Krueger is the Lynn Bendheim Thoman, Class of 1976, and Robert Bendheim, Class of 1937, Professor in Economics and Public Policy. He has published widely on the economics of education, unemployment, income distribution, social insurance, regulation, terrorism and the environment. He is the founding director of the Princeton University Survey Research Center and a research associate of the National Bureau of Economic Research (NBER).

Krueger is the author of “What Makes a Terrorist: Economics and the Roots of Terrorism” and “Education Matters: A Selection of Essays on Education,” and the co-author of “Myth and Measurement: The New Economics of the Minimum Wage” and of “Inequality in America: What Role for Human Capital Policies?” A member of the editorial board of Science, he was editor of the Journal of Economic Perspectives from 1996 to 2002 and co-editor of the Journal of the European Economic Association from 2003 to 2005.

Krueger is a member of the board of directors of the Russell Sage Foundation, the MacArthur Foundation and the American Institutes for Research.

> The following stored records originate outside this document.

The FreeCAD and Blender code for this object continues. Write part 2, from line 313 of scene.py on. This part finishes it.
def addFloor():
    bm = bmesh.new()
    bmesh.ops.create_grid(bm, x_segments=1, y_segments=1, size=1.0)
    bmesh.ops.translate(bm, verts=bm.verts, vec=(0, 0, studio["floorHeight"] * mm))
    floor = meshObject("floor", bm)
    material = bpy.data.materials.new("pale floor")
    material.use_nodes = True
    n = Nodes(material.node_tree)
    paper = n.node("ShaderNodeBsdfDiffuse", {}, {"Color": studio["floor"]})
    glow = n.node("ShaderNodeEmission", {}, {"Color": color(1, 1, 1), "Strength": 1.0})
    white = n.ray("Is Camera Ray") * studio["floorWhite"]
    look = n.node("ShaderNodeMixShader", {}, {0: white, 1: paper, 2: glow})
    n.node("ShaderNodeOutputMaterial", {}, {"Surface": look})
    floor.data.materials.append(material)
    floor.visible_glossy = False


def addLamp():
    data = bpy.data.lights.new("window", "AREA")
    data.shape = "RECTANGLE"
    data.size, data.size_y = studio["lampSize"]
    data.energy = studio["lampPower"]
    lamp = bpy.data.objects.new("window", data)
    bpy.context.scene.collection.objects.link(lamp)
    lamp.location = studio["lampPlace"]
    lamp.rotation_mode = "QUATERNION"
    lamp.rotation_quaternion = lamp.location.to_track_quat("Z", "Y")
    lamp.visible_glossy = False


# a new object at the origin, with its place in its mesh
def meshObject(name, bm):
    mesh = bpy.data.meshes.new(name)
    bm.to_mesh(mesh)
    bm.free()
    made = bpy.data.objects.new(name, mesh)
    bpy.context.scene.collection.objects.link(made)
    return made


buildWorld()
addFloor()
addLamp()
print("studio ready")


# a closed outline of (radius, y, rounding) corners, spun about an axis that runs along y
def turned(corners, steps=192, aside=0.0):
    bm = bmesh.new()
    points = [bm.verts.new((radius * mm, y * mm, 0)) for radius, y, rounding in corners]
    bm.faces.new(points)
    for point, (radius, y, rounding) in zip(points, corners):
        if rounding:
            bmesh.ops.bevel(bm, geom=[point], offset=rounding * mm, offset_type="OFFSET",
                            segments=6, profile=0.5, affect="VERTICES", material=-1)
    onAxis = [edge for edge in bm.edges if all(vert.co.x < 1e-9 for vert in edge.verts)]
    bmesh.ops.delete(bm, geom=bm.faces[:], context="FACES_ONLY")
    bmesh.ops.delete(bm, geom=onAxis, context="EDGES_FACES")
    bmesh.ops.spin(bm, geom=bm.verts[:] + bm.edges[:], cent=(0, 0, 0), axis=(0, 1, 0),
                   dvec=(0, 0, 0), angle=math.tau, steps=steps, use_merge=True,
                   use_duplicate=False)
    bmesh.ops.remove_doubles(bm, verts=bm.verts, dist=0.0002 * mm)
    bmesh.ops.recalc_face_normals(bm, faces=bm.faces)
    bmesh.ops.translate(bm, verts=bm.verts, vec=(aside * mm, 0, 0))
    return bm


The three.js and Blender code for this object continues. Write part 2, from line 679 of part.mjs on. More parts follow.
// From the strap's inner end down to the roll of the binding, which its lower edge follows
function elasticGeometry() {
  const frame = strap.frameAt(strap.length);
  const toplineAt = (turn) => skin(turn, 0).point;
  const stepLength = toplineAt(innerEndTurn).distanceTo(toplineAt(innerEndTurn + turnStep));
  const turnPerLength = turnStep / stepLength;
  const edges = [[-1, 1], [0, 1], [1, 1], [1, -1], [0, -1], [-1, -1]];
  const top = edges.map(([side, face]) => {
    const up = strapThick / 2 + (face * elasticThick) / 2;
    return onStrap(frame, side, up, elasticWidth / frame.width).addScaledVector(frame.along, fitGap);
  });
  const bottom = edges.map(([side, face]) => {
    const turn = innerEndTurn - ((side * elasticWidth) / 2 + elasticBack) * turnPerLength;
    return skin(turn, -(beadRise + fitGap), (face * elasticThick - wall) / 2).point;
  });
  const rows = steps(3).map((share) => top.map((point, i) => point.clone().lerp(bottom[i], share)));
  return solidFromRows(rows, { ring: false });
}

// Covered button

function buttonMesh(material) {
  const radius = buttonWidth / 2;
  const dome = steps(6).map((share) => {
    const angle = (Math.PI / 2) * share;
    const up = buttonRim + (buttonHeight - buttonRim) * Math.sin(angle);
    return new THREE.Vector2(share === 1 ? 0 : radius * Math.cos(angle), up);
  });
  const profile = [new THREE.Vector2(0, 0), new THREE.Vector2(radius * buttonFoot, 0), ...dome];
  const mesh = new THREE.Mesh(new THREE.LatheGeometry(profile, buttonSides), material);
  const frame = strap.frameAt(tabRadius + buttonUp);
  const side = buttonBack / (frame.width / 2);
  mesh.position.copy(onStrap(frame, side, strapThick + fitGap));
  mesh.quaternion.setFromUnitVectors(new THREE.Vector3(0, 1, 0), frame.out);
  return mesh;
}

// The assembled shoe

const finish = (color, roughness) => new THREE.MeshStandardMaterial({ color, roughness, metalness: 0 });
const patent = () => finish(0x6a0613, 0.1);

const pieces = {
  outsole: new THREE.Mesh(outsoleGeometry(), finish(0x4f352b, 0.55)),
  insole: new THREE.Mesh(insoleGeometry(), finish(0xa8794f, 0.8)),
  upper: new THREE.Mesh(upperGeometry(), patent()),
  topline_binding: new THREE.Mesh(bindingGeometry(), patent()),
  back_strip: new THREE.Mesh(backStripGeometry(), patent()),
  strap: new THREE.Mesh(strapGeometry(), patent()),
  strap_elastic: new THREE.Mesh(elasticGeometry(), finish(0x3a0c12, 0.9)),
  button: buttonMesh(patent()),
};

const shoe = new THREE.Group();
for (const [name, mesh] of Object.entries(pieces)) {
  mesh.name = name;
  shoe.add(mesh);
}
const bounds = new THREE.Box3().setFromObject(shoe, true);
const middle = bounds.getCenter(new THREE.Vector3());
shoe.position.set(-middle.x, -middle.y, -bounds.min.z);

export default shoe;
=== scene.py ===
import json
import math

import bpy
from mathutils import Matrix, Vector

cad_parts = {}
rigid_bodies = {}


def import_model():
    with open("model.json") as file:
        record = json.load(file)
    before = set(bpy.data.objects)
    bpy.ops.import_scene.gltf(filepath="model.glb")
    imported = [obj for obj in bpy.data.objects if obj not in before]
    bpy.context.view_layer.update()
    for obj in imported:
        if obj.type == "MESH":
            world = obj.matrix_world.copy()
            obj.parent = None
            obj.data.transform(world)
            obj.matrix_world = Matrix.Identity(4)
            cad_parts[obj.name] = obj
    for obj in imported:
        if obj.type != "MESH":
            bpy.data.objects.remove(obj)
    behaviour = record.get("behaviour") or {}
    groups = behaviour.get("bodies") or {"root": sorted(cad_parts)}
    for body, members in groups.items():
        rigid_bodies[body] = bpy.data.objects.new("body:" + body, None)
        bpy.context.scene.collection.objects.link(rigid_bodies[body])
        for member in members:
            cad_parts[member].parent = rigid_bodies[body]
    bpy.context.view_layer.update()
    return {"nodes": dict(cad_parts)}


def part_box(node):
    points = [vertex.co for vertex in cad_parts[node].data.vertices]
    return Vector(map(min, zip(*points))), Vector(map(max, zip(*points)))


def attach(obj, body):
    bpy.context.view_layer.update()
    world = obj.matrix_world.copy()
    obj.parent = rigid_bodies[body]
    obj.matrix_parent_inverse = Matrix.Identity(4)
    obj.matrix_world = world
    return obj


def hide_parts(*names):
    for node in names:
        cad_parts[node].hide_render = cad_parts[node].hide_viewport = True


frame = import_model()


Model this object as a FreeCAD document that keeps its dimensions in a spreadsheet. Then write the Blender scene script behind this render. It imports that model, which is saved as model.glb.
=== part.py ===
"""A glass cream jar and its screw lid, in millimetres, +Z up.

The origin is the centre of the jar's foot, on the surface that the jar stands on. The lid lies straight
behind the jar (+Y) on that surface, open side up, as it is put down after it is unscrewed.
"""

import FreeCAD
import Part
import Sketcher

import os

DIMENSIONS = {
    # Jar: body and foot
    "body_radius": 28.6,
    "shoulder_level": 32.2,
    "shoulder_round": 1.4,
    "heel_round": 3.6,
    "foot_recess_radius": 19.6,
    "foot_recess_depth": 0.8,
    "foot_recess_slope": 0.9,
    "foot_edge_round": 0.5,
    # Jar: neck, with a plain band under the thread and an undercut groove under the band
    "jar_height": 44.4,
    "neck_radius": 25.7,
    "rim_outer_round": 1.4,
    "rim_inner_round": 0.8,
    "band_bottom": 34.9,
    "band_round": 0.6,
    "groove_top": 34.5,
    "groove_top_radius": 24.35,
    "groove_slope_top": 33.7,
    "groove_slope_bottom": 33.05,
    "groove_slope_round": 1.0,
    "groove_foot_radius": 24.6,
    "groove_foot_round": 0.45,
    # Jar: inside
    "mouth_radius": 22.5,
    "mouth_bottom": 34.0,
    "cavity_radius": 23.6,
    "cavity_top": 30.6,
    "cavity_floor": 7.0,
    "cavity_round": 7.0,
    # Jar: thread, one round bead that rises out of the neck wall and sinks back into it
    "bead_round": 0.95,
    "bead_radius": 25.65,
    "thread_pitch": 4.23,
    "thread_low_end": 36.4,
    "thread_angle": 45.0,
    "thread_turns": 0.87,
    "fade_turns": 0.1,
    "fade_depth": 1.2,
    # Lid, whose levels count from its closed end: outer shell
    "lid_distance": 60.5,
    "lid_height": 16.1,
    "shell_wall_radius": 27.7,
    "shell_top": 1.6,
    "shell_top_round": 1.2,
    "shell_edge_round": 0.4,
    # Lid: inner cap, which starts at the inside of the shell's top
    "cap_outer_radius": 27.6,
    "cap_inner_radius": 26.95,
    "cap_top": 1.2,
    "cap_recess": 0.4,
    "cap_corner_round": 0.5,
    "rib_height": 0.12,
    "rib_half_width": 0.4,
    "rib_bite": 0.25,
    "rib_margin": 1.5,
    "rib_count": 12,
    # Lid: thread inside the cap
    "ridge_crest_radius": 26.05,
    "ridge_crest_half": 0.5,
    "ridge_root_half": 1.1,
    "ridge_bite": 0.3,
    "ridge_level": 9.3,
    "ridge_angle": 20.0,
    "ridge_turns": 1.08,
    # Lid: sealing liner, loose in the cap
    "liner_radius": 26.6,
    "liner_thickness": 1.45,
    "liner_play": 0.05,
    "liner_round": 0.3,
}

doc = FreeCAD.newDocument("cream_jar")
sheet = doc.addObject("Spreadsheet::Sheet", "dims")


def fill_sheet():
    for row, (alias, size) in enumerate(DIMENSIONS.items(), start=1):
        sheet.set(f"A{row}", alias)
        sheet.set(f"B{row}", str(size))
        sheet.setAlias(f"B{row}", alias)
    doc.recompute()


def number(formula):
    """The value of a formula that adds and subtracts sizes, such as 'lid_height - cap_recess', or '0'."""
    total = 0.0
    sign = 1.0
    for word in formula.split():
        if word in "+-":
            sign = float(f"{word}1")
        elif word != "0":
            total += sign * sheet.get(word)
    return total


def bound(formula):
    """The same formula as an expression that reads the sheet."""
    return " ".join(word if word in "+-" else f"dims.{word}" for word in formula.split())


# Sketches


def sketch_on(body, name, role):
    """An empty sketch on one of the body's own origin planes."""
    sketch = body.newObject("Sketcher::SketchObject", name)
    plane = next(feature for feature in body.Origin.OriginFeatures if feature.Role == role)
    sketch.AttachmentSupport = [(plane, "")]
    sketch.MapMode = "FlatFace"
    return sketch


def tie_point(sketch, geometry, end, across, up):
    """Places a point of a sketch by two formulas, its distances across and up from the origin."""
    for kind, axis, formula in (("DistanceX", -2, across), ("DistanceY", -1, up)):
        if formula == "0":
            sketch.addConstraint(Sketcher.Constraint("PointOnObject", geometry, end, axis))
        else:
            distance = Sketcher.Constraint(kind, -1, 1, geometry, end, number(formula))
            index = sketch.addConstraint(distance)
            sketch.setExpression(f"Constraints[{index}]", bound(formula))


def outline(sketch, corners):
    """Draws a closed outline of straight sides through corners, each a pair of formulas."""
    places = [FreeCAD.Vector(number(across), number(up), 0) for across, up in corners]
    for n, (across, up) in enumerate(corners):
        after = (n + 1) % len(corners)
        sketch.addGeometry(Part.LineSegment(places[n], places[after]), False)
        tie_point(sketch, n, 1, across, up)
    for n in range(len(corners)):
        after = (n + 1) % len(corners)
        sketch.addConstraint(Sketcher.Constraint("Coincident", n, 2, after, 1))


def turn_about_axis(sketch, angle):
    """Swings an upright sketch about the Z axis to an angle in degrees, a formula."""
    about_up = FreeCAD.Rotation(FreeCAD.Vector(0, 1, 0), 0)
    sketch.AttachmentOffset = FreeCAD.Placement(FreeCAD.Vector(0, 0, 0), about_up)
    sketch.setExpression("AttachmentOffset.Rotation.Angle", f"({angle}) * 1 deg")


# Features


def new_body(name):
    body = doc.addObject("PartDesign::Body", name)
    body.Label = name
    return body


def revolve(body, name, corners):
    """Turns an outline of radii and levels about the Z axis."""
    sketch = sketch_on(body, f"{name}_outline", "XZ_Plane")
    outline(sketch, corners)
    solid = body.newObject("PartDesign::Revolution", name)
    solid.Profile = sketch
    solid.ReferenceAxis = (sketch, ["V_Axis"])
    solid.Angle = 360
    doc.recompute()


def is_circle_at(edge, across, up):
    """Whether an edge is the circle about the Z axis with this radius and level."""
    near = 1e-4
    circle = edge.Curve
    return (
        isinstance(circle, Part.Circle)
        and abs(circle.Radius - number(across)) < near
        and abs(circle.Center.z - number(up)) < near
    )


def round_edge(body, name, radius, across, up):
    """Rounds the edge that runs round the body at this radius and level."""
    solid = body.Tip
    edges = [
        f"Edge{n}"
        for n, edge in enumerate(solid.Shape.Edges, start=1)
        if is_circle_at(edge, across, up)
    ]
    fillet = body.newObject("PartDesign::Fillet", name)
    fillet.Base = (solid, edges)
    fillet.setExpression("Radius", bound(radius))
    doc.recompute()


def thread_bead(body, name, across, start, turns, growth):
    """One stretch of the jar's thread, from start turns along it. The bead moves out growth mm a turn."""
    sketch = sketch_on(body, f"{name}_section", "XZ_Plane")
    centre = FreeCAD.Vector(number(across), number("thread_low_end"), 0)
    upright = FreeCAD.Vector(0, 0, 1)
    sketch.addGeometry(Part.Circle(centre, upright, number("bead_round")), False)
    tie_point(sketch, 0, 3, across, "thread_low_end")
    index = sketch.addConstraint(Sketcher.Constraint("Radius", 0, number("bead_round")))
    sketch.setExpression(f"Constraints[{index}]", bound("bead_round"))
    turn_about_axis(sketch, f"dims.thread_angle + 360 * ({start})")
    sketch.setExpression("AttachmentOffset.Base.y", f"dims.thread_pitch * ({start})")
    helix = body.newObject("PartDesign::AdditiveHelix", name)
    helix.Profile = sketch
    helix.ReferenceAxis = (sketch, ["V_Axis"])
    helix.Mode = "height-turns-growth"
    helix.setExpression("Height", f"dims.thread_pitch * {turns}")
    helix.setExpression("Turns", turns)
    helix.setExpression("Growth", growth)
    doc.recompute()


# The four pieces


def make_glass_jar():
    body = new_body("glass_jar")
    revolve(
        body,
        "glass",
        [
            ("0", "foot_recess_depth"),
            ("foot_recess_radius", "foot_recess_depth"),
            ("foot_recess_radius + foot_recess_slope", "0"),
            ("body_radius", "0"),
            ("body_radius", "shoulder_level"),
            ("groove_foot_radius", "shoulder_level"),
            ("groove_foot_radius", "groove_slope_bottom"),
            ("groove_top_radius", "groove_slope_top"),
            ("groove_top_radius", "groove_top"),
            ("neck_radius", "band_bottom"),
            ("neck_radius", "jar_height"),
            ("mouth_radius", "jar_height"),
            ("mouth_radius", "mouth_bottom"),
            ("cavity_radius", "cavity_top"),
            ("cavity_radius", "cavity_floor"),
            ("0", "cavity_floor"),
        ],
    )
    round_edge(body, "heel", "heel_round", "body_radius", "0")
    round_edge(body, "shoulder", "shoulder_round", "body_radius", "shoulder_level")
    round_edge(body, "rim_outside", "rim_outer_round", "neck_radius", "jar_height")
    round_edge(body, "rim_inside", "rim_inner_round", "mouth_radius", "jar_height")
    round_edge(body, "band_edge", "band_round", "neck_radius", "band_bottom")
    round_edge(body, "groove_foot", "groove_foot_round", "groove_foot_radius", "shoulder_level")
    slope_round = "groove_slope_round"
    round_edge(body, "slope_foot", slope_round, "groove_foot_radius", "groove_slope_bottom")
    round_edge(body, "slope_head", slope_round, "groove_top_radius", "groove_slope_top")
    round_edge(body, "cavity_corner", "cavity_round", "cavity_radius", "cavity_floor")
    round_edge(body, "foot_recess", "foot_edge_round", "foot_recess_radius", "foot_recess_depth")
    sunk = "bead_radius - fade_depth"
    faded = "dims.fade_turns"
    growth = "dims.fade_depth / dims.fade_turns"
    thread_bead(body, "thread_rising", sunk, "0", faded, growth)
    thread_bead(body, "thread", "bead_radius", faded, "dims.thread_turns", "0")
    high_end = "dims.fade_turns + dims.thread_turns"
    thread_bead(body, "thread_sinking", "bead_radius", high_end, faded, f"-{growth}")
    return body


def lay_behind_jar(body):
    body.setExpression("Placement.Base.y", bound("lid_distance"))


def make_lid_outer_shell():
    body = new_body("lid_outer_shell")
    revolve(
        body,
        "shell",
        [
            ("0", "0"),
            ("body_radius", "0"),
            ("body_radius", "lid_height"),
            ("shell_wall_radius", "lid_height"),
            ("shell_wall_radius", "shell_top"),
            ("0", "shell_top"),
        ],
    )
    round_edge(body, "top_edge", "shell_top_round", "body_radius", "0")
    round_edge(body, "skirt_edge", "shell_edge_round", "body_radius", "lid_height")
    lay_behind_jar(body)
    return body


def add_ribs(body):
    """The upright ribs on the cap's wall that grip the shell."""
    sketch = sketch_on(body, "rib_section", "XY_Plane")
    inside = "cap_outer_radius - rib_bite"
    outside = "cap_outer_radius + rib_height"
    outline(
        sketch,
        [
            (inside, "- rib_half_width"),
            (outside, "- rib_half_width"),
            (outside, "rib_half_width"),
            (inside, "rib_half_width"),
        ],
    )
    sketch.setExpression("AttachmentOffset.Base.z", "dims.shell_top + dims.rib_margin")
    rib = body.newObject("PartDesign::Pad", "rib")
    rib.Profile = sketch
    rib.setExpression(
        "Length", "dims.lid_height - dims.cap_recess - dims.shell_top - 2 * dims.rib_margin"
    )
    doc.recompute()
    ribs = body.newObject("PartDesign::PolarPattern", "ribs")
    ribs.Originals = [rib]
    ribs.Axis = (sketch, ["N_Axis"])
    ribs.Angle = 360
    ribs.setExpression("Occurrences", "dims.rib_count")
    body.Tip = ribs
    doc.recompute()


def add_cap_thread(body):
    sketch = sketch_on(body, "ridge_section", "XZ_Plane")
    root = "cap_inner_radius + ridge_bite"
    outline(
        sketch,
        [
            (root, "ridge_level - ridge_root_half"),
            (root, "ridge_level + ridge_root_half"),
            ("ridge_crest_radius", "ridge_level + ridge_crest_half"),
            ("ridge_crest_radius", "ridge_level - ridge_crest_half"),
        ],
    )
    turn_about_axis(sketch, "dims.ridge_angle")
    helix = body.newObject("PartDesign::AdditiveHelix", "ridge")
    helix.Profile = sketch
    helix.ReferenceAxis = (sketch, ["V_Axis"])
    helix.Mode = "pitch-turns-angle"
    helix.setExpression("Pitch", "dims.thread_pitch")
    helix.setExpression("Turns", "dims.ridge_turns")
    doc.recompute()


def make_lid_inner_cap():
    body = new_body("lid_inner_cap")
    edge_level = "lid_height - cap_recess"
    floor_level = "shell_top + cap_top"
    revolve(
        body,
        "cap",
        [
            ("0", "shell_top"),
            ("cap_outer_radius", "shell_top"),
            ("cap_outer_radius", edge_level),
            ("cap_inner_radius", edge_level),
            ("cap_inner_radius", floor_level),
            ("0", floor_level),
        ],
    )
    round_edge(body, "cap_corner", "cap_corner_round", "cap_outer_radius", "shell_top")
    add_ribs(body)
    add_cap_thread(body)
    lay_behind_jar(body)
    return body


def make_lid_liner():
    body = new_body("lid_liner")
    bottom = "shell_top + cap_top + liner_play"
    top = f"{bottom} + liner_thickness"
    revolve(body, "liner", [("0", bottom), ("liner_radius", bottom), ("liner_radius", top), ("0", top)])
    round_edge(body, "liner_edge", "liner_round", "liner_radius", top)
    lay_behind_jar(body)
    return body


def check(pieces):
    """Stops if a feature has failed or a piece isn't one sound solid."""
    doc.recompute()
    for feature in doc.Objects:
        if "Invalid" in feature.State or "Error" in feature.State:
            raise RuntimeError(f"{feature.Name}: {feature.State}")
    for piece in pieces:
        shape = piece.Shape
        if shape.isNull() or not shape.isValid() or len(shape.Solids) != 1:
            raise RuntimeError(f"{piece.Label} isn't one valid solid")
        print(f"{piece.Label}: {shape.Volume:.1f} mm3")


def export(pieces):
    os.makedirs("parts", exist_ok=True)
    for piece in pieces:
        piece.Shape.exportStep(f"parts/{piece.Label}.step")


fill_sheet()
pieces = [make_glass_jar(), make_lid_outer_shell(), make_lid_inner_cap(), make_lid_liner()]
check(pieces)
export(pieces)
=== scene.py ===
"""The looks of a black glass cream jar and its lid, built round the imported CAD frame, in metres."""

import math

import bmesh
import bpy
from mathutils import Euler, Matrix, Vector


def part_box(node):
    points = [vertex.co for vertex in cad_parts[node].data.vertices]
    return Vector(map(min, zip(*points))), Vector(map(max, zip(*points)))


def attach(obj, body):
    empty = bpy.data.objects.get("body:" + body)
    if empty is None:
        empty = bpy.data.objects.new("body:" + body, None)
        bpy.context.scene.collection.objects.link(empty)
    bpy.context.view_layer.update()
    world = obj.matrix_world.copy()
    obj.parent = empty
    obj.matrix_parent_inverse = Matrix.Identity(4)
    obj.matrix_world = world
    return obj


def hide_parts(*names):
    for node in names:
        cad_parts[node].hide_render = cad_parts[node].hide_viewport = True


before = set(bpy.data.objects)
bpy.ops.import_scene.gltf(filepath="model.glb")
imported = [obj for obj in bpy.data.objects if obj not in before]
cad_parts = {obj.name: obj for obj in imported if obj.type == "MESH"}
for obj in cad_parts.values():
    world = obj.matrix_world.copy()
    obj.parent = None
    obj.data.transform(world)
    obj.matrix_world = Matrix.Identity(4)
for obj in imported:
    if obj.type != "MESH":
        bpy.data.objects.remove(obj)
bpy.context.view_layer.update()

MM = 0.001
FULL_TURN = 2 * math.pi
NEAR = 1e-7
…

He also is a member of the executive committee of the International Economic Association and serves as chief economist for the Council for Economic Education.

Krueger was named a Sloan Fellow in Economics in 1992 and an NBER Olin Fellow in 1989. He was elected a fellow of the Econometric Society in 1996, a fellow of the Society of Labor Economists in 2005 and a member of the executive committee of the American Economic Association in 2004.

He was awarded the Kershaw Prize by the Association for Public Policy and Management in 1997 for contributions to public policy analysis by someone under the age of 40 and the Mahalanobis Memorial Medal by the Indian Econometric Society in 2001. In 2002 he was elected a fellow of the American Academy of Arts and Sciences, and in 2003 he was elected a fellow of the American Academy of Political and Social Science. He was awarded (with David Card) the IZA Prize in Labor Economics by the Institute for the Study of Labor in 2006. From March 2000 to March 2006 he was a regular contributor to the “Economic Scene” column in The New York Times.